Identify one high-stakes business decision where better analysis could change the outcome and where there are possible quantum-inspired methods that could address it. For example, how to route a fleet more efficiently, how to allocate inventory across locations, or how to detect fraud before it scales. Define the specific metric that would move if the problem were solved (for example, cost per mile, inventory turnover, false positive rates); name the person accountable for acting on the result; and document the assumptions that must hold for the approach to deliver value (e.g., total cost of ownership limits, governance dependencies). Capture this information as your impact thesis on a single page, including explicit criteria for sufficient outcomes, so the team has a shared understanding of the targets.

What “done” looks like: A one‑page impact thesis that defines the decision, the metric, the owner, and the go or no-go criteria, plus a short list of assumptions that must hold, and one or two candidate use cases to test against it.

Avoid: Vague aspirations (“be quantum‑ready”), novelty-chasing, and leaving implicit assumptions about data quality, stakeholder alignment, or technical feasibility undocumented.

Step 2. Qualify the problem with quantum-inspired methods.

Using the candidate use case(s) from Step 1, run structured tests against your actual business data, for example, dispatch records, transaction history, or sensor logs, to determine whether quantum-inspired methods outperform what your current tools deliver. This requires translating your business problem into a mathematical formulation that quantum-inspired algorithms can work with. This is often the most technically demanding part of the process and where having the right expertise can matter most. “The hardest part is not choosing the solver; it is translating a messy real-world problem into a well-defined mathematical formulation,” says Steve Gibson, an executive with experience in quantum software optimization and commercialization.

Some organizations will have data science or machine learning teams that can take this on while others may need to engage a specialized partner or vendor to help them start. Whichever path fits your organization, the objective is the same: test under real operating conditions—using your data as it actually exists, within the time constraints your operations require—and in compliance with your regulatory and internal policies, so results reflect what the approach can actually deliver in production rather than in a controlled experiment.

What “done” looks like: A qualification memo summarizing what was tested, how it performed against your classical baseline, and what the results mean for the business; a clear readout showing the performance gap between current and quantum-inspired methods, measured against the metric defined in Step 1; and a concrete plan for moving from test to production, including what data and system requirements need to be met and what oversight and controls apply.

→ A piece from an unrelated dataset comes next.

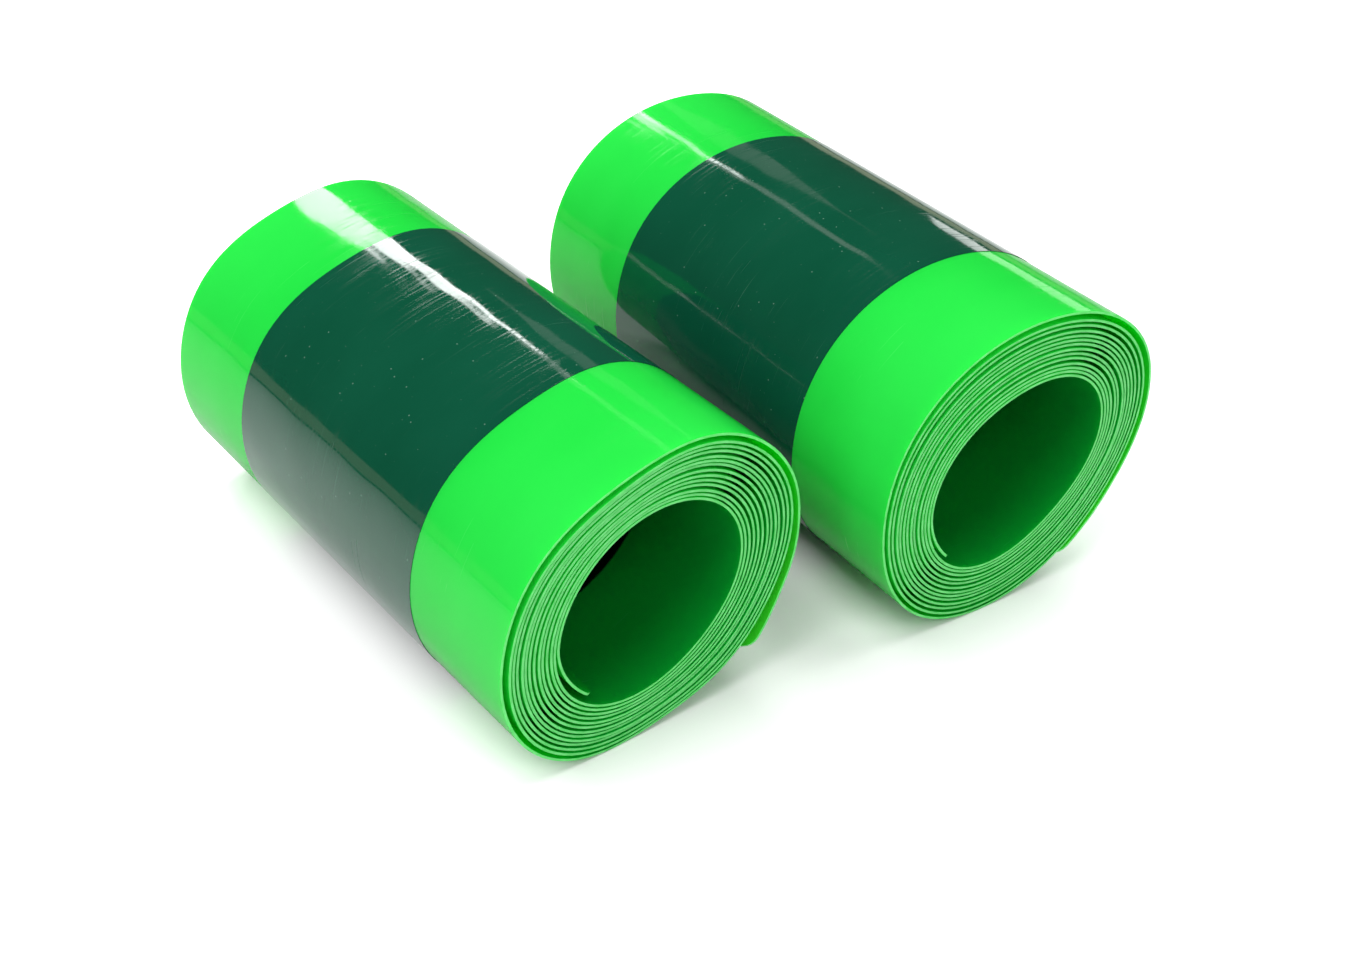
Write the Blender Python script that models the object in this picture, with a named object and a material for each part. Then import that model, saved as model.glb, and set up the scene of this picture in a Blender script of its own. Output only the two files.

Avoid: Running tests on hypothetical or cleaned-up data that doesn’t reflect real operating conditions; pursuing solutions that solve the immediate problem but lock you into a classical architecture (data pipelines and workflows, for example) that can’t be extended to support quantum approaches later.

Step 3. Define success as outputs that drive action.

Technical performance only creates business value if outputs are trusted and acted upon. A quantum-inspired model that stakeholders don’t understand, that isn’t integrated into existing workflows, or that lacks clear ownership is likely to become shelfware, regardless of how well it performs technically. Step 3 is about closing that gap. For each use case, define how the model’s output will be explained to the people who need to act on it, in plain language and not technical terms. Map how that output connects to an existing decision point or workflow, for example, a daily dispatch meeting, a weekly risk review, or a real-time alert system. Ownership defined in Step 1 becomes operational, whereby the decision owner is now responsible for ensuring outputs are reviewed, understood, and acted upon within a defined timeframe. Establish guardrails for when human judgment should override the model. Then track whether behavior changes; not just whether the code ran, but whether its output influenced real decisions and delivered measurable results.

What “done” looks like: A map of how each output connects to a specific workflow or decision point, a lightweight RACI matrix (tracking who is responsible, accountable, consulted, informed) that defines who acts on outputs and who governs exceptions, and an outcome scorecard that tracks whether the capability is being used and whether it is delivering the business results in Step 1.

Avoid: Improving technical model performance without a clear process for how outputs will inform decisions in production, who owns the outcome, and how insights will drive action.

Step 4. Build a durable capability via a quantum center of excellence.

While described here as Step 4, this capability should begin as early as Step 1 and evolve over time as priority use cases are tested, refined, and scaled. The objective is to create a center of excellence to make quantum and quantum-inspired delivery repeatable and scalable without over-investing in specialized talent before business value is proven. Organizations should start lean: a founding team of three to four people is likely sufficient, typically data scientists or engineers already within the organization paired with Ph.D.-level specialists in computational physics, mathematics, or computer science. Additional quantum computing expertise can be developed through targeted training or sourced through a specialized vendor or partner depending on how the organization wants to invest.

The quantum center of excellence starts with a narrow mandate: running and evaluating quantum and quantum-inspired tests, maintaining the data and technical standards that keep results valid and comparable, and serving as the internal point of contact for quantum and quantum-inspired work. As business value is demonstrated, the center expands its scope, taking on governance of enterprise standards for data, security, model validation, model risk management, and integration across deployments. It also develops reusable tools and templates that reduce rework and improve consistency as the program scales. Demonstrate the center’s value by embedding the team into one or two live engagements where its standards and ways of working can be applied, tested, and refined under real operating conditions before being rolled out more broadly.

What “done” looks like: A center-of-excellence charter that defines the team’s initial scope and how that scope will expand as business value is proven; a reference architecture and guardrails for quantum and quantum-inspired deployments; a use-case intake rubric that helps business teams self-assess fit before engaging the center; a shared library of reusable tools and templates that improve speed and consistency across engagements.

Avoid: Defining the quantum center of excellence’s mandate too broadly too soon, creating a bottleneck that slows down the business teams it aims to serve; excessive hiring and training ahead of demonstrated business demand; developing governance standards in the abstract that never materialize in actual workflows, office tools, and delivery patterns.